Founders offering stock to investors used it as a carrot dangled in front of them to get them to invest. Today, it’s more about getting an infusion of non-dilutive capital.

“You go back three years, and if I saw liquidity in a Series A or B, a lot of it was more of a sweetener than anything else. And when I say that, it's that a company was raising money. They wanted to bring in some really strategic investors and as a way to get better terms for those investors, they would offer their own kind of founder stock or employee stock at a discount to the Series A or B or C as, like I said, a sweetener. Now, that has really shifted to not being a necessity in the best companies. Instead, it's a volume point that's brought up later, as a way to get more capital in that is non-dilutive in its function.”

37:52 - A new world means new investment strategies

Today, Andrea is captivated by the changing ways that families are investing. Buying a piece of real estate is no longer the silver bullet it once was.
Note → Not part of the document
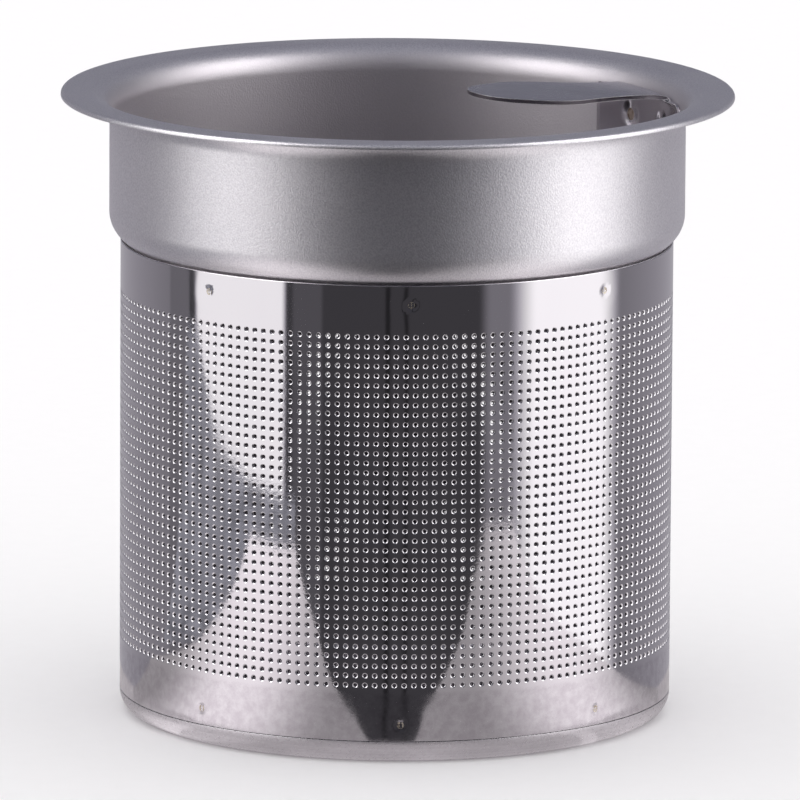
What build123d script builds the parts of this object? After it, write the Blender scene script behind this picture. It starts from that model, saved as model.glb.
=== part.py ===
from build123d import *
from math import cos, pi, radians, sin, tan
import os

# Tea-infuser basket strainer in stainless sheet, all of it spot-welded.
# Millimetres, +Z up along the basket's axis, origin at the centre of the
# resting face. Azimuths are degrees from +X towards +Y.

# ---- rim collar: flange, bell mouth, wall, shoulder and inner neck ----
total_height = 74.7
flange_radius = 40.0
flange_roll_radius = 0.5
flange_lip_height = 0.15
flange_edge_round = 0.1
collar_sheet = 0.36
wall_radius = 34.2
mouth_radius = 3.2
wall_foot_height = 60.2
shoulder_radius = 3.8
shoulder_turn = 51.0
neck_turn_radius = 0.5
neck_gap = 0.05
collar_neck_foot = 52.0

# ---- perforated sleeve, a rolled sheet with a lap seam at the back ----
sleeve_radius = 32.86
sleeve_sheet = 0.4
sleeve_foot = 2.72
sleeve_top = 56.9
lap_azimuth = 90.0
lap_width = 4.4
lap_step = 0.44
lap_joggle = 1.7
lap_gap_turn = 0.3

# ---- base pan: flat floor, rounded corner and a joggled inner neck ----
base_sheet = 0.4
base_corner_radius = 2.45
base_seam_height = 2.66
base_seam_round = 0.1
base_neck_joggle = 0.5
base_neck_top = 7.6

# ---- grip tab: a curved plate on the collar's wall, bent into a leaf ----
tab_sheet = 0.5
tab_azimuth = 26.0
tab_plate_width = 21.4
tab_plate_foot = 64.5
tab_plate_top = 72.3
tab_plate_corner = 1.0
tab_bend_radius = 1.2
tab_bend_height = 72.8
tab_tilt = 2.4
tab_tip_radius = 10.0
tab_cut_margin = 2.0
tab_leaf_turn = 70.0
# Half outline of the leaf: distance from the basket's axis, half width.
tab_leaf_outline = [(34.4, 7.6), (32.9, 6.6), (31.4, 5.5), (28.4, 5.35), (23.6, 6.6),
                    (19.0, 7.85), (14.6, 6.5), (11.2, 3.9), (tab_tip_radius, 0)]

# ---- spot welds ----
weld_radius = 0.75
weld_dimple = 0.06
body_weld_count = 8
collar_weld_height = 54.6
collar_weld_azimuth = -87.0
base_weld_height = 4.65
base_weld_azimuth = -88.7
tab_weld_height = 69.0
tab_weld_spread = 14.0
seam_weld_count = 9
seam_weld_foot = 8.0
seam_weld_top = 51.0

# ---- worked out from the above ----
sleeve_inner_radius = sleeve_radius - sleeve_sheet
neck_radius = sleeve_inner_radius - neck_gap
wall_inner_radius = wall_radius - collar_sheet
lap_turn = lap_width / sleeve_radius * 180 / pi
joggle_turn = lap_joggle / sleeve_radius * 180 / pi


def ring_point(radius, azimuth):
    return (radius * cos(radians(azimuth)), radius * sin(radians(azimuth)))


def sheet_section(path, sheet, side):
    """The cut face of a sheet whose one surface follows the path."""
    outline = offset(path, amount=sheet, side=side, closed=True)
    return make_face(outline.edges())


def rim_collar():
    """Flange with its edge rolled down, bell mouth, wall, shoulder and the neck inside the sleeve."""
    underside = total_height - collar_sheet
    bend = mouth_radius - collar_sheet
    roll_start = (flange_radius - flange_roll_radius, underside)
    shoulder_drop = shoulder_radius * sin(radians(shoulder_turn))
    shoulder_inset = shoulder_radius * (1 - cos(radians(shoulder_turn)))
    shoulder_end = (wall_radius - shoulder_inset, wall_foot_height - shoulder_drop)
    shoulder_slope = (sin(radians(shoulder_turn)), cos(radians(shoulder_turn)))
    turn_inset = neck_turn_radius * (1 - cos(radians(shoulder_turn)))
    slope_run = (shoulder_end[0] - neck_radius - turn_inset) / shoulder_slope[0]
    slope_foot = (shoulder_end[0] - slope_run * shoulder_slope[0],
                  shoulder_end[1] - slope_run * shoulder_slope[1])
    neck_top = slope_foot[1] - neck_turn_radius * sin(radians(shoulder_turn))
    with BuildLine(Plane.XZ) as path:
        Line((neck_radius, collar_neck_foot), (neck_radius, neck_top))
        JernArc((neck_radius, neck_top), (0, 1), neck_turn_radius, -shoulder_turn)
        Line(slope_foot, shoulder_end)
        JernArc(shoulder_end, shoulder_slope, shoulder_radius, shoulder_turn)
        Line((wall_radius, wall_foot_height), (wall_radius, underside - bend))
        JernArc((wall_radius, underside - bend), (0, 1), bend, -90)
        Line((wall_radius + bend, underside), roll_start)
        roll = JernArc(roll_start, (1, 0), flange_roll_radius - collar_sheet, -90)
        Line(roll @ 1, roll @ 1 - (0, flange_lip_height))
    collar = revolve(sheet_section(path.line, collar_sheet, Side.LEFT), Axis.Z)
    rim_edges = collar.edges().filter_by(GeomType.CIRCLE).sort_by(SortBy.RADIUS)[-2:]
    return fillet(rim_edges, flange_edge_round)


def sleeve_blank():
    """Plan of the rolled sheet: one turn, a small joggle, then the flap over the sheet's first end."""
    start = lap_azimuth - lap_turn / 2
    step_end = start - lap_gap_turn
    step_start = step_end - joggle_turn
    flap_end = lap_azimuth + lap_turn / 2
    half_turn = (start + step_start + 360) / 2
    inner, outer = sleeve_inner_radius, sleeve_radius
    with BuildSketch() as plan:
        with BuildLine():
            ThreePointArc(ring_point(outer, start), ring_point(outer, half_turn),
                          ring_point(outer, step_start))
            Line(ring_point(outer, step_start), ring_point(outer + lap_step, step_end))
            ThreePointArc(ring_point(outer + lap_step, step_end),
                          ring_point(outer + lap_step, lap_azimuth),
                          ring_point(outer + lap_step, flap_end))
            Line(ring_point(outer + lap_step, flap_end), ring_point(inner + lap_step, flap_end))
            ThreePointArc(ring_point(inner + lap_step, flap_end),
                          ring_point(inner + lap_step, lap_azimuth),
                          ring_point(inner + lap_step, step_end))
            Line(ring_point(inner + lap_step, step_end), ring_point(inner, step_start))
            ThreePointArc(ring_point(inner, step_start), ring_point(inner, half_turn),
                          ring_point(inner, start))
            Line(ring_point(inner, start), ring_point(outer, start))
        make_face()
    return plan.sketch


def perforated_sleeve():
    return Pos(0, 0, sleeve_foot) * extrude(sleeve_blank(), sleeve_top - sleeve_foot)


def base_pan():
    """Flat floor, rounded corner flush with the sleeve, and a joggled neck inside the sleeve."""
    outer = sleeve_radius
    inner = outer - base_sheet
    corner = base_corner_radius
    inner_corner = corner - base_sheet
    seam = base_seam_height
    neck_inner = neck_radius - base_sheet
    with BuildSketch(Plane.XZ) as section:
        with BuildLine():
            Line((0, 0), (outer - corner, 0))
            JernArc((outer - corner, 0), (1, 0), corner, 90)
            Line((outer, corner), (outer, seam - base_seam_round))
            JernArc((outer, seam - base_seam_round), (0, 1), base_seam_round, 90)
            Polyline((outer - base_seam_round, seam), (neck_radius, seam),
                     (neck_radius, base_neck_top), (neck_inner, base_neck_top),
                     (neck_inner, seam + base_neck_joggle), (inner, corner))
            JernArc((inner, corner), (0, -1), inner_corner, -90)
            Polyline((outer - corner, base_sheet), (0, base_sheet), (0, 0))
        make_face()
    return revolve(section.sketch, Axis.Z)


def tab_sheet_turned():
    """The tab's bent sheet, turned about the basket's axis before it is cut to its outline."""
    sheet_tip = tab_tip_radius - tab_cut_margin
    rise = (wall_inner_radius - tab_bend_radius - sheet_tip) * tan(radians(tab_tilt))
    bend_turn = 90 - tab_tilt
    with BuildLine(Plane.XZ) as path:
        wall = Line((wall_inner_radius, tab_plate_foot),
                    (wall_inner_radius, tab_bend_height - tab_bend_radius))
        bend = JernArc(wall @ 1, (0, 1), tab_bend_radius, bend_turn)
        Line(bend @ 1, (sheet_tip, tab_bend_height + rise))
    section = sheet_section(path.line, tab_sheet, Side.RIGHT)
    turned = revolve(section, Axis.Z, tab_leaf_turn)
    return Rot(0, 0, -tab_leaf_turn / 2) * turned


def tab_leaf_cutter():
    """Plan outline of the neck and leaf, pointing at the basket's axis."""
    mirrored = [(x, -y) for x, y in reversed(tab_leaf_outline[:-1])]
    with BuildSketch() as plan:
        with BuildLine():
            Spline(*tab_leaf_outline, *mirrored)
            Line(mirrored[-1], tab_leaf_outline[0])
        make_face()
    return extrude(plan.sketch, total_height)


def tab_plate_cutter():
    """The plate's rounded rectangle, as seen from the basket's axis."""
    height = tab_plate_top - tab_plate_foot
    face = RectangleRounded(tab_plate_width, height, tab_plate_corner)
    middle = tab_plate_foot + height / 2
    start = wall_inner_radius - tab_cut_margin
    facing = Plane(origin=(start, 0, middle), x_dir=(0, 1, 0), z_dir=(1, 0, 0))
    return extrude(facing * face, 2 * tab_cut_margin)


def grip_tab():
    sheet = tab_sheet_turned()
    leaf = sheet & tab_leaf_cutter()
    plate = sheet & tab_plate_cutter()
    return Rot(0, 0, tab_azimuth) * (leaf + plate)


def weld(inner, outer, azimuth, height, dimple):
    """A round plug along the radius through both sheets, short of each face by the dimple's depth."""
    length = outer - inner - 2 * dimple
    plug = Cylinder(weld_radius, length, align=(Align.CENTER, Align.CENTER, Align.MIN))
    place = Plane(origin=(*ring_point(inner + dimple, azimuth), height), x_dir=(0, 0, 1),
                  z_dir=(*ring_point(1, azimuth), 0))
    return place * plug


def body_welds(height, first_azimuth, sheet, dimple):
    step = 360 / body_weld_count
    return [weld(neck_radius - sheet, sleeve_radius, first_azimuth + i * step, height, dimple)
            for i in range(body_weld_count)]


def tab_welds(dimple):
    return [weld(wall_inner_radius - tab_sheet, wall_radius, tab_azimuth + side * tab_weld_spread / 2,
                 tab_weld_height, dimple) for side in (-1, 1)]


def seam_welds(dimple):
    step = (seam_weld_top - seam_weld_foot) / (seam_weld_count - 1)
    return [weld(sleeve_inner_radius, sleeve_radius + lap_step, lap_azimuth,
                 seam_weld_foot + i * step, dimple) for i in range(seam_weld_count)]


def weld_groups(dimple):
    """The four groups of spot welds: collar, base, tab and lap seam."""
    return (body_welds(collar_weld_height, collar_weld_azimuth, collar_sheet, dimple),
            body_welds(base_weld_height, base_weld_azimuth, base_sheet, dimple),
            tab_welds(dimple), seam_welds(dimple))


def pocketed(sheet, *pocket_groups):
    """The sheet with a pocket for each weld that joins it, open at the face that shows."""
    for group in pocket_groups:
        sheet = sheet - group
    return sheet


collar_nuggets, base_nuggets, tab_nuggets, seam_nuggets = weld_groups(weld_dimple)
collar_pockets, base_pockets, tab_pockets, seam_pockets = weld_groups(-weld_dimple)

nodes = {
    "rim_collar": pocketed(rim_collar(), collar_pockets, tab_pockets),
    "perforated_sleeve": pocketed(perforated_sleeve(), collar_pockets, base_pockets, seam_pockets),
    "base_pan": pocketed(base_pan(), base_pockets),
    "grip_tab": pocketed(grip_tab(), tab_pockets),
    "collar_spot_welds": Compound(collar_nuggets),
    "base_spot_welds": Compound(base_nuggets),
    "tab_spot_welds": Compound(tab_nuggets),
    "seam_spot_welds": Compound(seam_nuggets),
}

os.makedirs("parts", exist_ok=True)
for name, shape in nodes.items():
    export_step(shape, f"parts/{name}.step")
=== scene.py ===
from math import cos, hypot, pi, radians, sin

import bpy
import numpy as np
from mathutils import Matrix, Vector
from mathutils.geometry import delaunay_2d_cdt


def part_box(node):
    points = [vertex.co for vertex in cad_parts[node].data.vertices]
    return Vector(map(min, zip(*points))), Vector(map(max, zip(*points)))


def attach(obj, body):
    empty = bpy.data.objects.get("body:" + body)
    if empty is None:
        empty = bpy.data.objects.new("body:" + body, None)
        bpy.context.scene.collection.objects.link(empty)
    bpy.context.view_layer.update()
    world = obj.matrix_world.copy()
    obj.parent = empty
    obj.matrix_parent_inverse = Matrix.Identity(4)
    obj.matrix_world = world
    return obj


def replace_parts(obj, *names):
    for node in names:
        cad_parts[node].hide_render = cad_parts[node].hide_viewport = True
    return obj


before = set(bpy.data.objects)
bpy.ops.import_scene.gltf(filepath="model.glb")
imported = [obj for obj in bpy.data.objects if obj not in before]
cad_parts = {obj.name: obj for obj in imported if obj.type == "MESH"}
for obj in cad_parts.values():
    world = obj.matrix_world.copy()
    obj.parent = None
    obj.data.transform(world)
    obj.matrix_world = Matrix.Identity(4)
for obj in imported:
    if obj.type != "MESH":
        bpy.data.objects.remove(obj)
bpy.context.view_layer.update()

# A tea-infuser strainer basket in stainless sheet. Metres, +Z up along the
# basket's axis, resting face at z = 0, the camera on the -Y side. Azimuths are
# radians from +X towards +Y, so the front of the basket is at -90 degrees.

MM = 0.001

# ---- sizes read from the frame ----
COLLAR_LOW, COLLAR_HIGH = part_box("rim_collar")
SLEEVE_LOW, SLEEVE_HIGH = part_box("perforated_sleeve")
PAN_LOW, PAN_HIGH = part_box("base_pan")
FLANGE_RADIUS = COLLAR_HIGH.x
RIM_TOP = COLLAR_HIGH.z
NECK_FOOT = COLLAR_LOW.z
SLEEVE_RADIUS = SLEEVE_HIGH.x
SLEEVE_FOOT = SLEEVE_LOW.z
SLEEVE_TOP = SLEEVE_HIGH.z
LAP_RADIUS = SLEEVE_HIGH.y
PAN_NECK_TOP = PAN_HIGH.z
TAB_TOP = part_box("grip_tab")[1].z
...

“I am fascinated by the changing dynamic of family lifestyles, and how people want to be in multiple places at the same time, and quite frankly, how in today's market, owning real estate really isn't any more of the best investment strategy as part of a family's overall gross income and value. It really isn't. We're at the a ‘top of the market’ kind of focus here. People are exploring other avenues for investing strategies because, as we are talking about, tying into today's theme, the democratization of investing is happening rapidly around us. People don't need to buy a house to say that that's going to be their highest grossing asset over time. So, what I get fascinated about in today's world are companies like Pacaso, which is a startup, and Feather Homes, which is a startup, that you get to rent furniture by the month that gets delivered to your nomadic lifestyle. Pacaso was started by the guys who were in the real estate firms at Redfin who said, 'Let's do fractional ownership of mega homes.' Why dump all of your net value into one home? Instead, let’s pool it together, and you can own an eighth of an amazing luxury home, and then you could sell that eighth.”